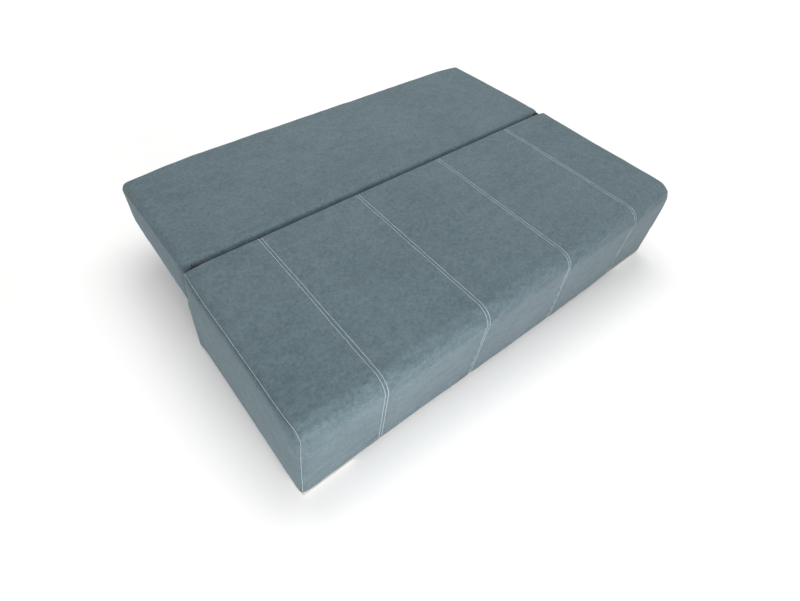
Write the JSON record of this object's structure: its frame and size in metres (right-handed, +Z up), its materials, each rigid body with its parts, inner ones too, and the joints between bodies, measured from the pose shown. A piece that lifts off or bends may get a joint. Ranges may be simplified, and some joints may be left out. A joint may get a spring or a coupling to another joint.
{
  "type": "storage sofa bed",
  "caption": "Armless sofa bed shown unfolded flat: channel-stitched seat that lifts off a storage chest, plain backrest on ratchet hinges, low feet, blue-grey velour",
  "frame": {"origin": "on the floor under the middle of the bounding box of the unfolded bed", "axes": "+X along the length to the right as seen from the front, +Y from the front edge of the seat to the outer end of the backrest, +Z up"},
  "size_m": [1.9, 1.407, 0.421],
  "materials": {
    "velour": "matt velour",
    "foam": "soft foam",
    "wadding": "polyester wadding",
    "felt": "needled felt",
    "webbing": "woven webbing",
    "lining": "non-woven lining",
    "timber": "planed pine",
    "board": "raw plywood",
    "hardboard": "hardboard",
    "fitting": "black satin paint",
    "steel": "zinc plated",
    "foot": "light grey satin",
    "black_plastic": "matt"
  },
  "bodies": {
    "base": {"chest_front_board": "board", "chest_rear_board": "board", "chest_side_board_left": "board", "chest_side_board_right": "board", "chest_bottom_panel": "hardboard", "chest_bottom_battens": "timber", "chest_corner_blocks": "timber", "seat_rest_pads": "felt", "front_foot_left": "foot", "front_foot_right": "foot", "rear_foot_left": "black_plastic", "rear_foot_right": "black_plastic", "base_bracket_left": "fitting", "base_bracket_right": "fitting", "base_bracket_bolts": "steel", "bracket_studs": "steel", "pivot_bolt_left": "steel", "pivot_bolt_right": "steel", "pivot_nuts_and_washers": "steel"},
    "seat": {"seat_front_rail": "timber", "seat_rear_rail": "timber", "seat_side_rail_left": "timber", "seat_side_rail_right": "timber", "seat_cross_rails": "timber", "front_apron_board": "board", "side_apron_board_left": "board", "side_apron_board_right": "board", "apron_spacer_blocks": "timber", "seat_webbing": "webbing", "seat_felt_pad": "felt", "seat_foam": "foam", "apron_padding": "wadding", "seat_cover": "velour", "side_cover_left": "velour", "side_cover_right": "velour", "seat_underside_cloth": "lining", "seat_arm_left": "fitting", "seat_arm_right": "fitting", "seat_arm_bolts": "steel", "seat_arm_packers": "timber"},
    "backrest": {"back_joint_rail": "timber", "back_outer_rail": "timber", "back_side_rail_left": "timber", "back_side_rail_right": "timber", "back_cross_rails": "timber", "back_webbing": "webbing", "back_felt_pad": "felt", "back_foam": "foam", "back_rear_padding": "wadding", "back_cover": "velour", "back_rear_cover": "velour", "back_arm_left": "fitting", "back_arm_right": "fitting", "back_arm_bolts": "steel", "back_arm_packers": "timber"},
    "pawl_left": {"pawl_left": "fitting"},
    "pawl_right": {"pawl_right": "fitting"}
  },
  "joints": [
    {"name": "seat_lift", "type": "hinge", "parent": "base", "child": "seat", "pos_m": [0, 0.061, 0.405], "axis": [-1, 0, 0], "range_deg": [0, 40]},
    {"name": "back_fold", "type": "hinge", "parent": "base", "child": "backrest", "pos_m": [0, 0.061, 0.405], "axis": [1, 0, 0], "range_deg": [0, 72]},
    {"name": "pawl_left_swing", "type": "hinge", "parent": "base", "child": "pawl_left", "pos_m": [-0.9012, 0.03, 0.335], "axis": [1, 0, 0], "range_deg": [0, 10]},
    {"name": "pawl_right_swing", "type": "hinge", "parent": "base", "child": "pawl_right", "pos_m": [0.9012, 0.03, 0.335], "axis": [1, 0, 0], "range_deg": [0, 10]}
  ]
}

_ _ _

Output the full listing exactly as it stands.

The answer:
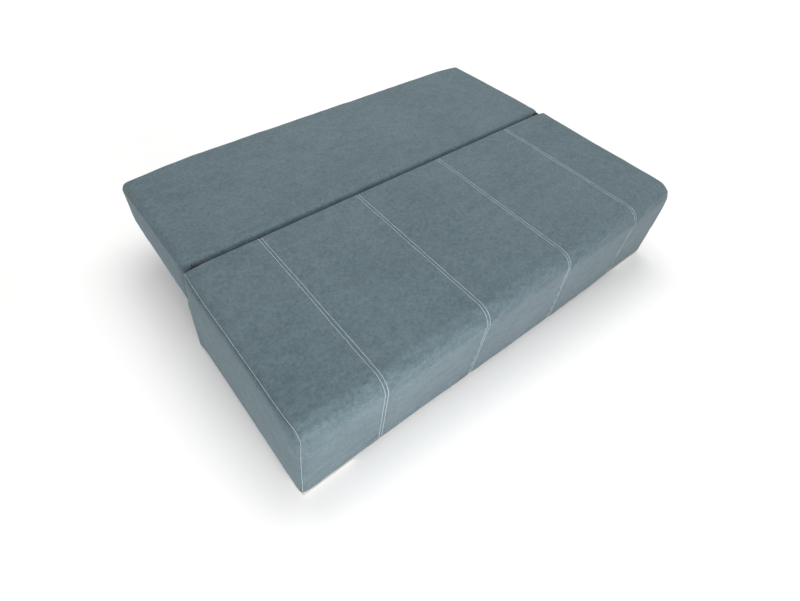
Write the JSON record of this object's structure: its frame and size in metres (right-handed, +Z up), its materials, each rigid body with its parts, inner ones too, and the joints between bodies, measured from the pose shown. A piece that lifts off or bends may get a joint. Ranges may be simplified, and some joints may be left out. A joint may get a spring or a coupling to another joint.
{
  "type": "storage sofa bed",
  "caption": "Armless sofa bed shown unfolded flat: channel-stitched seat that lifts off a storage chest, plain backrest on ratchet hinges, low feet, blue-grey velour",
  "frame": {"origin": "on the floor under the middle of the bounding box of the unfolded bed", "axes": "+X along the length to the right as seen from the front, +Y from the front edge of the seat to the outer end of the backrest, +Z up"},
  "size_m": [1.9, 1.407, 0.421],
  "materials": {
    "velour": "matt velour",
    "foam": "soft foam",
    "wadding": "polyester wadding",
    "felt": "needled felt",
    "webbing": "woven webbing",
    "lining": "non-woven lining",
    "timber": "planed pine",
    "board": "raw plywood",
    "hardboard": "hardboard",
    "fitting": "black satin paint",
    "steel": "zinc plated",
    "foot": "light grey satin",
    "black_plastic": "matt"
  },
  "bodies": {
    "base": {"chest_front_board": "board", "chest_rear_board": "board", "chest_side_board_left": "board", "chest_side_board_right": "board", "chest_bottom_panel": "hardboard", "chest_bottom_battens": "timber", "chest_corner_blocks": "timber", "seat_rest_pads": "felt", "front_foot_left": "foot", "front_foot_right": "foot", "rear_foot_left": "black_plastic", "rear_foot_right": "black_plastic", "base_bracket_left": "fitting", "base_bracket_right": "fitting", "base_bracket_bolts": "steel", "bracket_studs": "steel", "pivot_bolt_left": "steel", "pivot_bolt_right": "steel", "pivot_nuts_and_washers": "steel"},
    "seat": {"seat_front_rail": "timber", "seat_rear_rail": "timber", "seat_side_rail_left": "timber", "seat_side_rail_right": "timber", "seat_cross_rails": "timber", "front_apron_board": "board", "side_apron_board_left": "board", "side_apron_board_right": "board", "apron_spacer_blocks": "timber", "seat_webbing": "webbing", "seat_felt_pad": "felt", "seat_foam": "foam", "apron_padding": "wadding", "seat_cover": "velour", "side_cover_left": "velour", "side_cover_right": "velour", "seat_underside_cloth": "lining", "seat_arm_left": "fitting", "seat_arm_right": "fitting", "seat_arm_bolts": "steel", "seat_arm_packers": "timber"},
    "backrest": {"back_joint_rail": "timber", "back_outer_rail": "timber", "back_side_rail_left": "timber", "back_side_rail_right": "timber", "back_cross_rails": "timber", "back_webbing": "webbing", "back_felt_pad": "felt", "back_foam": "foam", "back_rear_padding": "wadding", "back_cover": "velour", "back_rear_cover": "velour", "back_arm_left": "fitting", "back_arm_right": "fitting", "back_arm_bolts": "steel", "back_arm_packers": "timber"},
    "pawl_left": {"pawl_left": "fitting"},
    "pawl_right": {"pawl_right": "fitting"}
  },
  "joints": [
    {"name": "seat_lift", "type": "hinge", "parent": "base", "child": "seat", "pos_m": [0, 0.061, 0.405], "axis": [-1, 0, 0], "range_deg": [0, 40]},
    {"name": "back_fold", "type": "hinge", "parent": "base", "child": "backrest", "pos_m": [0, 0.061, 0.405], "axis": [1, 0, 0], "range_deg": [0, 72]},
    {"name": "pawl_left_swing", "type": "hinge", "parent": "base", "child": "pawl_left", "pos_m": [-0.9012, 0.03, 0.335], "axis": [1, 0, 0], "range_deg": [0, 10]},
    {"name": "pawl_right_swing", "type": "hinge", "parent": "base", "child": "pawl_right", "pos_m": [0.9012, 0.03, 0.335], "axis": [1, 0, 0], "range_deg": [0, 10]}
  ]
}